Through the installation of an amphibious network consisting of instruments both on land and at sea, the researchers were able to study the slow earthquakes occurring in Mexico's coastal regions. This network, deployed on the seabed off the Mexican coasts, included cutting-edge geodetic stations and inclinometers that measured the movement of the ocean floor following slow earthquakes.

Over the course of seven oceanographic campaigns conducted aboard the UNAM ship El Puma, 85 researchers contributed to the project, resulting in 24 international scientific publications and culminating in this groundbreaking discovery.

The study focused on the Guerrero Seismic Gap, an area prone to slow earthquakes. Geodetic stations were strategically placed on the seabed, and the collected data from the inclinometers provided valuable insights into the rotation of the ocean floor. These slow earthquakes, which occur between the Cocos and North American tectonic plates, go unnoticed by human beings due to their low intensity and extended duration. In Mexico, they have a periodicity of approximately 3.5 years in Guerrero and 1.5 years in Oaxaca, primarily in the southern regions of the country.

Victor Manuel Cruz Atienza, the project leader, and researcher at IGEF, explained, "Slow earthquakes appear to be a necessary condition, but not sufficient, for the occurrence of a major earthquake. Since their discovery in 1997, slow earthquakes have preceded some earthquakes. However, not all slow earthquakes have resulted in devastating seismic events. Hence, monitoring these phenomena with advanced networks, such as the one developed in this project, is crucial to identifying indicators that may signal the possibility of an earthquake."

By analyzing the data collected from the inclinometers during various oceanographic campaigns, the scientists were able to determine the extent of rotation in the seabed caused by two slow earthquakes. The first slow earthquake occurred between July and September 2021, while the second took place from January to April 2022. The researchers employed a proprietary mathematical and computational method called ELADIN (Elastostatic Adjoint Inversion) to analyze the data and calculate the rotational movement.

"We developed ELADIN, led by Josué Tago Pacheco, a geomodeler and professor at the Faculty of Engineering. It is a robust and powerful tool with unique qualities tailored to answer our research questions," Cruz Atienza explained.

Using ELADIN, the researchers concluded that the first slow earthquake most likely triggered the magnitude 7 Acapulco earthquake on September 8, 2021. The proximity of the slow earthquake's hypocenter to the subsequent significant seismic event provided valuable evidence of the connection between slow earthquakes and major earthquakes.

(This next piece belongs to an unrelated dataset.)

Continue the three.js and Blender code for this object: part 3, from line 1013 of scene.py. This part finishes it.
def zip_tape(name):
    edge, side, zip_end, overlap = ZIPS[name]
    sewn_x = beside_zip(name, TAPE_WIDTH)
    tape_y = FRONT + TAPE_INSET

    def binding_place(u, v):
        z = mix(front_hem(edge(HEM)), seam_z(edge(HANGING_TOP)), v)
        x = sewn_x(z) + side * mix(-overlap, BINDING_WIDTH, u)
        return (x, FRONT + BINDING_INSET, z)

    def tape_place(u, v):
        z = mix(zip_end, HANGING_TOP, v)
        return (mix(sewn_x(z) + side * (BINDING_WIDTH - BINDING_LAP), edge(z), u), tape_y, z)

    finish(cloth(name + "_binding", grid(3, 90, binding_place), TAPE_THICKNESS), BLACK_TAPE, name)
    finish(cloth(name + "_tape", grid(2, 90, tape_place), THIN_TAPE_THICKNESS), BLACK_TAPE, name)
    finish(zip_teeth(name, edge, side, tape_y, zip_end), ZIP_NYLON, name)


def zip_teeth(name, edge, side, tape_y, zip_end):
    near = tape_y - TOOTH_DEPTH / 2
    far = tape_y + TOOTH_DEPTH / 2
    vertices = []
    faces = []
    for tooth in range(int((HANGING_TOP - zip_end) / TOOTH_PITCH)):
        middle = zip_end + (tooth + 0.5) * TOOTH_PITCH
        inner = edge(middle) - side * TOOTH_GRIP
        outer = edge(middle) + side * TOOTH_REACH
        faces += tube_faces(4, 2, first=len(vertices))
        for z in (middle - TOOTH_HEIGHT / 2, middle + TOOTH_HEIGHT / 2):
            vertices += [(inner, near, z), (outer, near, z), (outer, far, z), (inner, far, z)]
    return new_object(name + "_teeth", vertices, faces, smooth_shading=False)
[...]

Vladimir Kostoglodov, the head of the IGEF Seismology Department, emphasized the importance of understanding these processes, stating, "Prevention is our way of combating nature. However, our ability to understand these processes heavily depends on the data we have access to. In marine geodesy, real-time information is crucial, and the data we currently possess is only updated annually."

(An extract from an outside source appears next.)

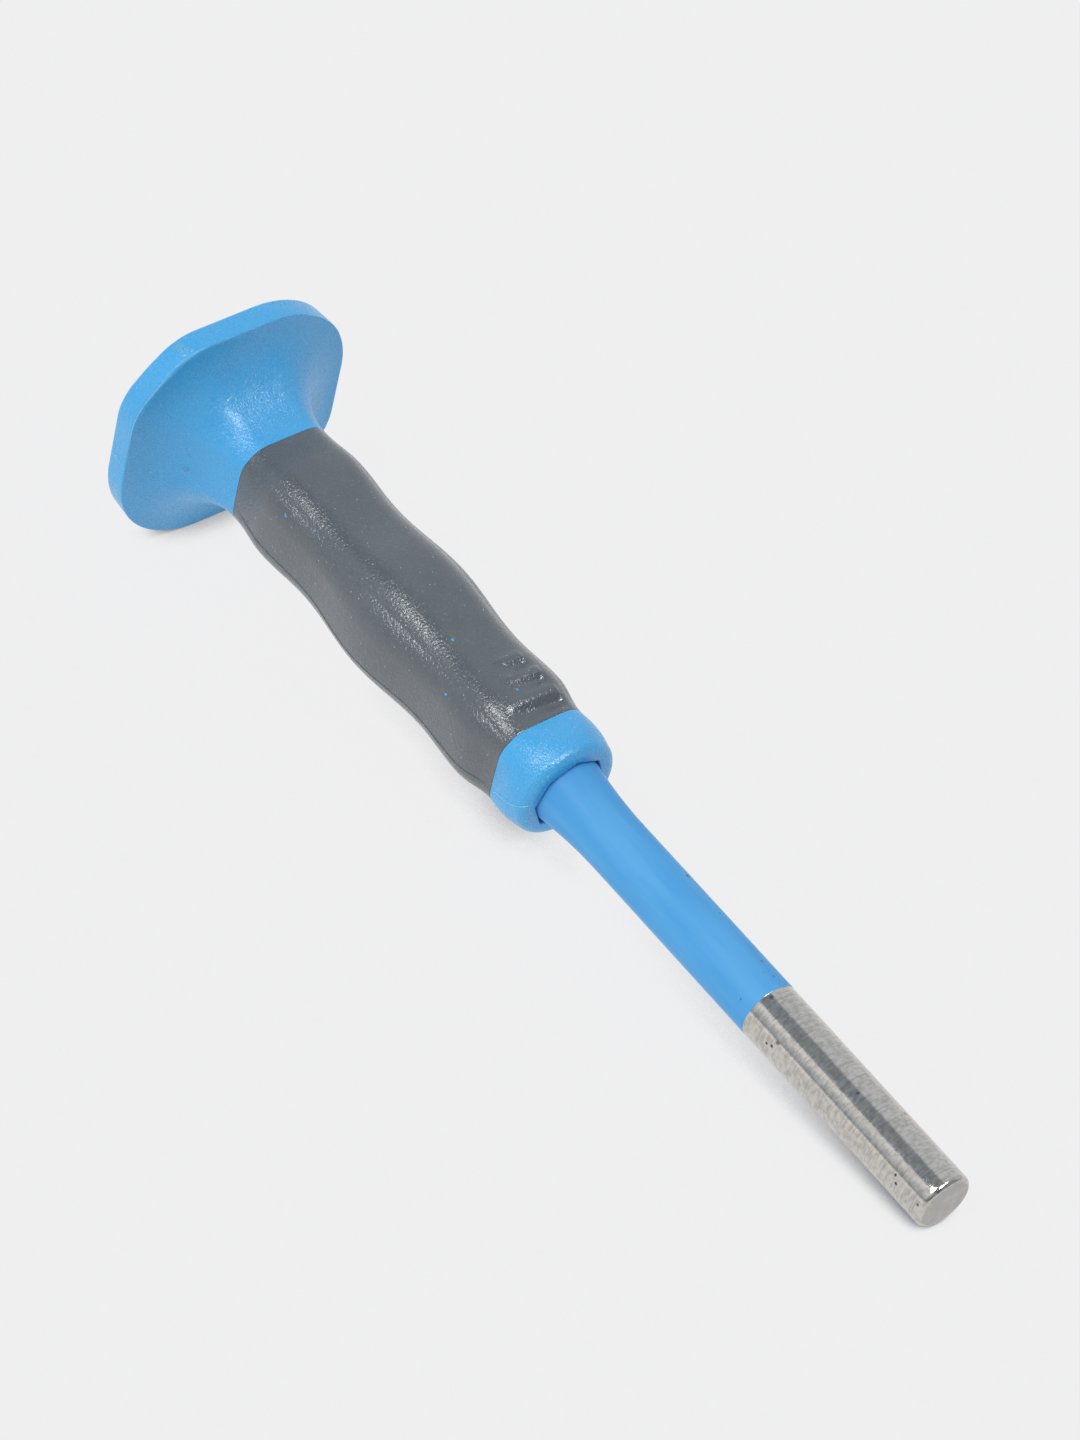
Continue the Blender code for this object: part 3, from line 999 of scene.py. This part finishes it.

With the collaboration between UNAM and the University of Kyoto concluding last year, the IGEF scientists are now seeking new sources of funding for their pioneering research. Acquiring and installing measurement equipment both at sea and on land is essential for enhancing their research capabilities. In light of this, the researchers have issued a call to investors interested in supporting this scientific field, which promises to advance our knowledge of earthquakes and better prepare us for the frequent seismic events that occur in Mexico.

Mexico's achievement in measuring the rotation of the ocean floor during slow earthquakes marks a significant milestone in earthquake research. It not only deepens our understanding of these complex phenomena but also provides valuable insights for predicting and mitigating the risks associated with earthquakes. With continued investment and research, we can hope for further breakthroughs that will ultimately make our world a safer place.